ACLU Settles Lawsuit on Behalf of Family of Wyatt Center Detainee Who Died in Custody; Suit Alleged
Posted: December 13, 2012|Category: Criminal Justice
A federal judge today approved a substantial financial settlement on behalf of the family of Hiu Lui (“Jason”) Ng, a 34-year-old Chinese detainee who died in 2008 while in the custody of immigration officials at the Wyatt Detention Facility in Central Falls.
The settlement closes a lawsuit that the Rhode Island ACLU filed in February 2009, alleging “cruel, inhumane, malicious and sadistic behavior” against Ng and violations of his constitutional rights in myriad ways. The suit named more than two dozen defendants, including officials and employees of both the Wyatt facility and U.S. Immigration and Customs Enforcement (ICE). The details of the agreement were filed under seal by the court, although it was acknowledged in open court that it was a multi-million dollar settlement. The lawsuit was handled by RI ACLU volunteer attorneys Robert McConnell and Fidelma Fitzpatrick.
Ng is survived by his wife and two sons, Raymond and Johnny, now ages eight and six respectively, on whose behalf the suit was brought. RI ACLU executive director Steven Brown said today: “Mr. Ng’s death was tragic, and no amount of money can replace the pain and suffering of his family. However, this settlement ensures that some justice has been served, provides some closure to the family, and sends a message that every person detained by the government has the right to be treated humanely.”
Despite repeatedly complaining to prison officials about being in excruciating pain, Ng was first diagnosed with terminal liver cancer and a broken spine less than a week before he died. Until that time, guards and medical personnel at Wyatt continually accused Ng of faking his illness. He was routinely denied use of a wheelchair despite his inability to walk, including when his attorney, who had traveled from New York, sought to visit him. Only a week before Ng died, immigration officials forced him to travel to Hartford, Connecticut for no legitimate reason, where he was urged to drop his appeals. To get him to Hartford, guards forcibly dragged Ng out of his cell, shackled his hands, feet and waist, and dragged him to a transport van, despite his screaming in pain.

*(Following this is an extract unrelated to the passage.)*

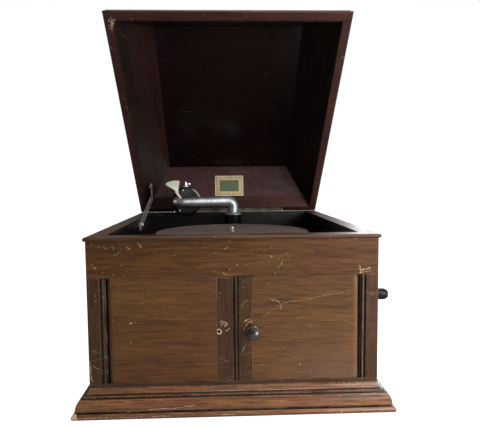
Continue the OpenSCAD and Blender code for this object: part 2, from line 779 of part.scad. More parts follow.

In 1992, at the age of 17, Ng, along with his parents and sister, lawfully entered the United States on a visa. In 2001, he married Lin Li Qu, then a permanent legal resident and now a U.S. citizen. At about the same time, INS issued a notice for Ng to appear at a hearing on his immigration status, but the notice was erroneously sent to a non-existent address and Ng never received it. A few months later, an immigration judge ordered Ng’s removal, in his absence and without his knowledge. In the meantime, Ng’s wife filed a petition to have Ng’s legal status adjusted. It was at an interview they attended on July 19, 2007 to discuss that status review that immigration officials arrested and detained Ng on the basis of the faulty 2001 immigration order. Between that time and his death a little more than a year later, Ng was transferred back and forth between at least three different ICE detention facilities.